*WHAT IS REQUIRED*:
Only the lines from the one holding "Model this object" through the one holding "scallops' lowest line." are to be retyped, exactly as they appear, with both boundary lines included.

Source records

** begin **

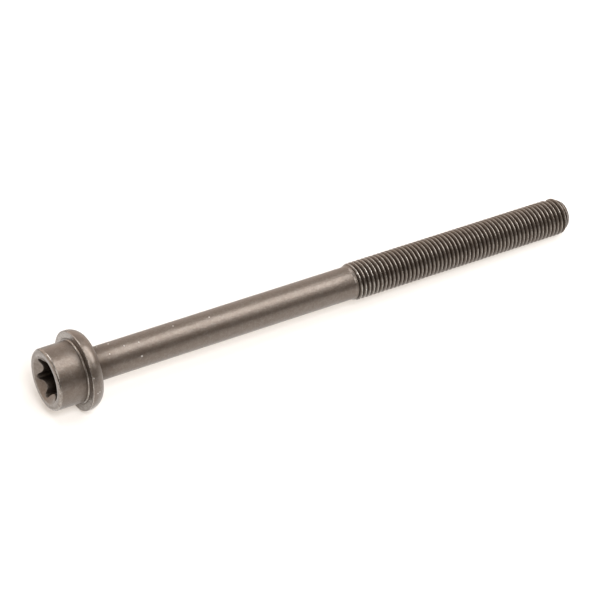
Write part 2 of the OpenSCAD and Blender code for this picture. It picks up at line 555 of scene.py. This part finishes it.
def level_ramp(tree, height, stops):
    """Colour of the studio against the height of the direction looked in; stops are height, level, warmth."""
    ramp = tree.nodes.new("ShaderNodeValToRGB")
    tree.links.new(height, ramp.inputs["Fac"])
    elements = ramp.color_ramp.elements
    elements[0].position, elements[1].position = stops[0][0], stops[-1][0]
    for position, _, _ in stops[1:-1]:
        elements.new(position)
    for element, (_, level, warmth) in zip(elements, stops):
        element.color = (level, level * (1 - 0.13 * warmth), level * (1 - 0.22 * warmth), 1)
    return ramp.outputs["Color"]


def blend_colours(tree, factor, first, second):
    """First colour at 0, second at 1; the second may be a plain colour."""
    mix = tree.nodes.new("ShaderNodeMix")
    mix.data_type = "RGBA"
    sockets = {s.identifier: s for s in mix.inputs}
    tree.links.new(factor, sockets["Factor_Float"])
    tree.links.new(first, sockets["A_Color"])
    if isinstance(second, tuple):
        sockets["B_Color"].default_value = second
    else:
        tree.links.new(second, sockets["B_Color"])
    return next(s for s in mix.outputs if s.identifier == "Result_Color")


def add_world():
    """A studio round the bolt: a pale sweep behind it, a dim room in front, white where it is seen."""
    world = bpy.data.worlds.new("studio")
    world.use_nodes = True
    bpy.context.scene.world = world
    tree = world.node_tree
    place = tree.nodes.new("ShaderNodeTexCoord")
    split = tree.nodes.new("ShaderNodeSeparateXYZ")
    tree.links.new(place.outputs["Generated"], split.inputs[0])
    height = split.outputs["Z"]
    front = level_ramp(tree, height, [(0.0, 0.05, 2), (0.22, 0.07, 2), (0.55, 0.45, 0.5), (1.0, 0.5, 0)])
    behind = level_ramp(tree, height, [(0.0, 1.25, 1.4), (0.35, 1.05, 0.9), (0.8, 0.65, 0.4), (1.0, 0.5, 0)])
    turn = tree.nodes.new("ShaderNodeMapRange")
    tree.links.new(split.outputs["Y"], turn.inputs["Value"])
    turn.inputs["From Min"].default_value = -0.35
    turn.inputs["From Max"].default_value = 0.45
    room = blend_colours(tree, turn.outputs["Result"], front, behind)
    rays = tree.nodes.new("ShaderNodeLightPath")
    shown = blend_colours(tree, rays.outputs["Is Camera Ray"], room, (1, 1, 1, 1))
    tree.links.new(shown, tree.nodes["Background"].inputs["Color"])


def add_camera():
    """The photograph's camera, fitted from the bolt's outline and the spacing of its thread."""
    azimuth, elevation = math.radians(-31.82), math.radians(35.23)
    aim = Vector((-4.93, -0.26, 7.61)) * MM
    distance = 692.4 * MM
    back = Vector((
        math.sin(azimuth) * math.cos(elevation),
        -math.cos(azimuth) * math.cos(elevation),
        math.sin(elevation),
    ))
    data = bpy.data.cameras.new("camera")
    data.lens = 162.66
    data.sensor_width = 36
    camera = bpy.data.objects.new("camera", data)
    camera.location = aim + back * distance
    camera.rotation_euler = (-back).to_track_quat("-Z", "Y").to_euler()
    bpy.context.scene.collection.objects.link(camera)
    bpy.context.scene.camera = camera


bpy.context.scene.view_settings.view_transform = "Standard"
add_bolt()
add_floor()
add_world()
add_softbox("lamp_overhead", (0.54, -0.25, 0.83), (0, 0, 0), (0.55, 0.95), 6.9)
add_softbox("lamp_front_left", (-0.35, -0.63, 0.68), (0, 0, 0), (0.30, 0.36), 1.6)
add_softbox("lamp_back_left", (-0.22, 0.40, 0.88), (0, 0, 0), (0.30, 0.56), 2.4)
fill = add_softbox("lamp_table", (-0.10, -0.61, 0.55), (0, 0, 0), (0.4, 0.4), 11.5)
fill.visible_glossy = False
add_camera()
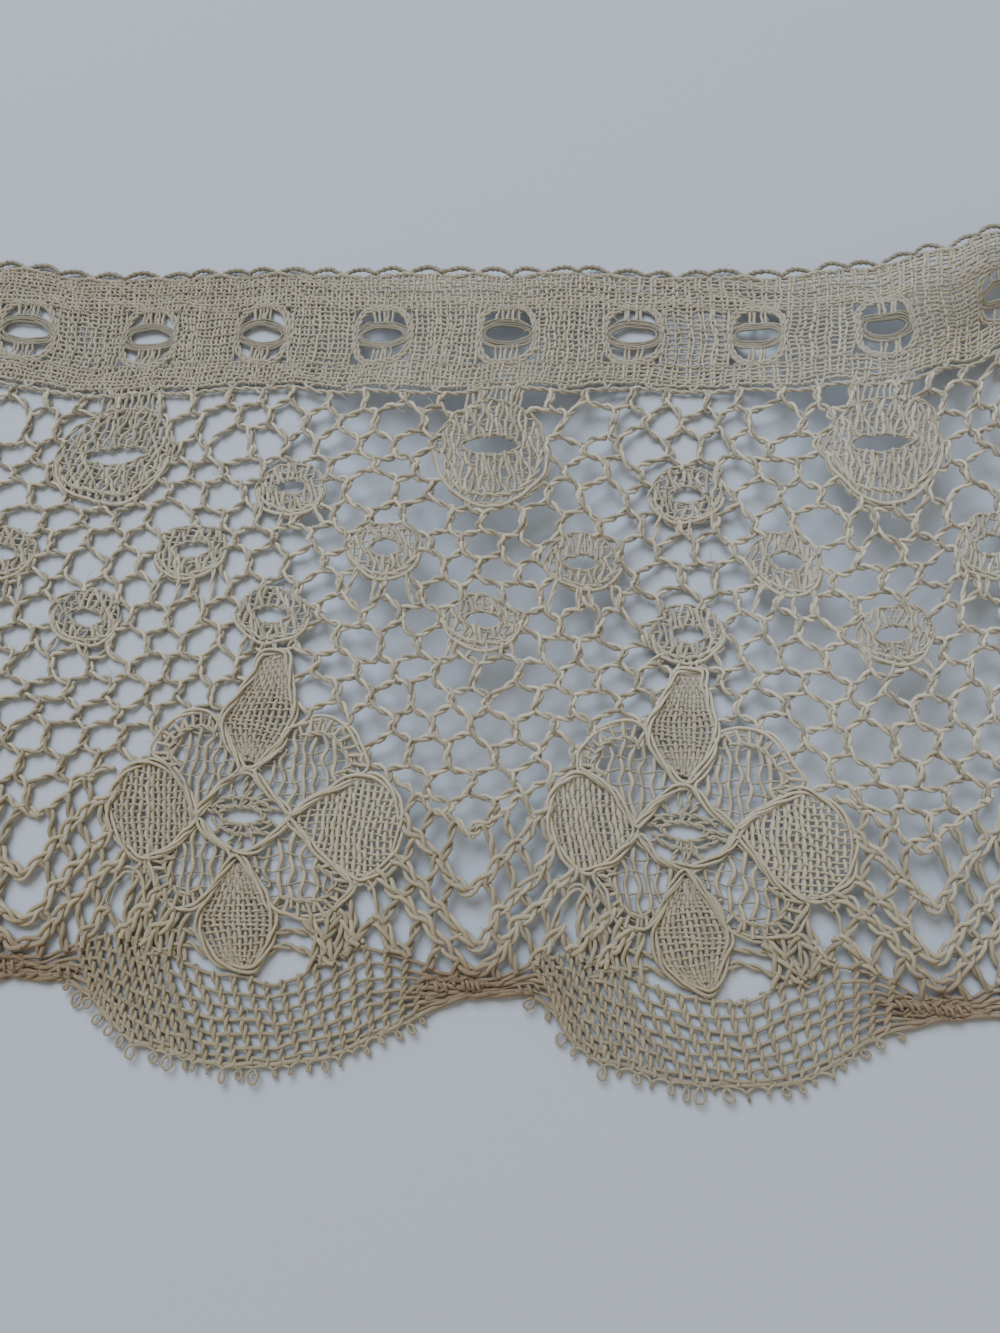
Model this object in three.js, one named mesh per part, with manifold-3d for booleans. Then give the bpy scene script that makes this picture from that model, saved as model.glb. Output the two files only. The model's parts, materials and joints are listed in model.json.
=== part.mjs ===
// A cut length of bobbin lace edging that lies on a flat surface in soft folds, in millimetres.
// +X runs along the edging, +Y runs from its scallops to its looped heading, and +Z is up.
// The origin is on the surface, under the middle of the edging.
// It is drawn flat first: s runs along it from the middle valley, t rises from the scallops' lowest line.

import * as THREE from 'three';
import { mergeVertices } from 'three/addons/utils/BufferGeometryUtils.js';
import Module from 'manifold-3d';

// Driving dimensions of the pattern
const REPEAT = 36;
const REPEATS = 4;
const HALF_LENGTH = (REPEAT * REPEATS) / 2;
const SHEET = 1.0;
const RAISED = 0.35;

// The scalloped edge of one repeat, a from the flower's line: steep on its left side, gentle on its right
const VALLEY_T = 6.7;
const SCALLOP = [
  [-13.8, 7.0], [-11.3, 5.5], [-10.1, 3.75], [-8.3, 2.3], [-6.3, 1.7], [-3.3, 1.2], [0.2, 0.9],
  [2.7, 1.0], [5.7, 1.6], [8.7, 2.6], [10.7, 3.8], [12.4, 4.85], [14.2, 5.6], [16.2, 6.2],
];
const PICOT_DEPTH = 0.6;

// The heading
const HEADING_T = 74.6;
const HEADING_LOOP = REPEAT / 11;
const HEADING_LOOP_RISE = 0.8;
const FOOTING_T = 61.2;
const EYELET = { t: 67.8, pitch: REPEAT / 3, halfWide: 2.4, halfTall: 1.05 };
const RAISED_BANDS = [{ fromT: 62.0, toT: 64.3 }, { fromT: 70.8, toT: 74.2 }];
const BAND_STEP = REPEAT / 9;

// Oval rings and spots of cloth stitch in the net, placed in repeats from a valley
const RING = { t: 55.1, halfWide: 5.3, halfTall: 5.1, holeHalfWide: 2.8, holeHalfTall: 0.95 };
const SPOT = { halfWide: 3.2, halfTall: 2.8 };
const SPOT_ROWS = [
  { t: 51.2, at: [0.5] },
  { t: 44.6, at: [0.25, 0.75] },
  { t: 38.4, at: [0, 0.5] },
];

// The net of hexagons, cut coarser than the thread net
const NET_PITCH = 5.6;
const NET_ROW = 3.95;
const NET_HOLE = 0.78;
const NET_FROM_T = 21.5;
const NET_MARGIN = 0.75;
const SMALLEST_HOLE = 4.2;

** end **
** begin **

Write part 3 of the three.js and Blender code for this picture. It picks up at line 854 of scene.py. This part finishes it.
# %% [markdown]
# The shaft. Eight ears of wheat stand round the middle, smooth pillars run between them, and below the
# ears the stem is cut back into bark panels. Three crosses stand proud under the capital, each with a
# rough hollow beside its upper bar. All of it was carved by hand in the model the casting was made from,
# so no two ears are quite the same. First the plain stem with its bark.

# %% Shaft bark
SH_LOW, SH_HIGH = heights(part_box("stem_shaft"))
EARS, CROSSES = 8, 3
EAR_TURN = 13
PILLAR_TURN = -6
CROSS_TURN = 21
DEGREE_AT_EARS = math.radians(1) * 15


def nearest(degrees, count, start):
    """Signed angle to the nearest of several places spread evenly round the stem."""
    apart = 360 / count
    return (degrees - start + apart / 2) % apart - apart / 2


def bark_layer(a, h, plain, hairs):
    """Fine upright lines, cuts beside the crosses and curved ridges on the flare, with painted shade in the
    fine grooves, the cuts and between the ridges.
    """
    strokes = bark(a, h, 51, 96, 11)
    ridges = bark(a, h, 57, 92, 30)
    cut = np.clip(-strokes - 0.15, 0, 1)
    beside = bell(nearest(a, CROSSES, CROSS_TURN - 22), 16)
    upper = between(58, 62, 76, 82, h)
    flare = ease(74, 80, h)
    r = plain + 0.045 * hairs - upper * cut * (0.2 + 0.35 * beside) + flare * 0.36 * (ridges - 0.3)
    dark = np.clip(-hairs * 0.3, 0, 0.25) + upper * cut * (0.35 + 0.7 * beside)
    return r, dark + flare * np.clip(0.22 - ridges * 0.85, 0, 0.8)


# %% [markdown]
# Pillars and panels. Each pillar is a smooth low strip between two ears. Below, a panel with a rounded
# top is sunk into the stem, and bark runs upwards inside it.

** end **

*WRITTEN SOLUTION*:
Model this object in three.js, one named mesh per part, with manifold-3d for booleans. Then give the bpy scene script that makes this picture from that model, saved as model.glb. Output the two files only. The model's parts, materials and joints are listed in model.json.
=== part.mjs ===
// A cut length of bobbin lace edging that lies on a flat surface in soft folds, in millimetres.
// +X runs along the edging, +Y runs from its scallops to its looped heading, and +Z is up.
// The origin is on the surface, under the middle of the edging.
// It is drawn flat first: s runs along it from the middle valley, t rises from the scallops' lowest line.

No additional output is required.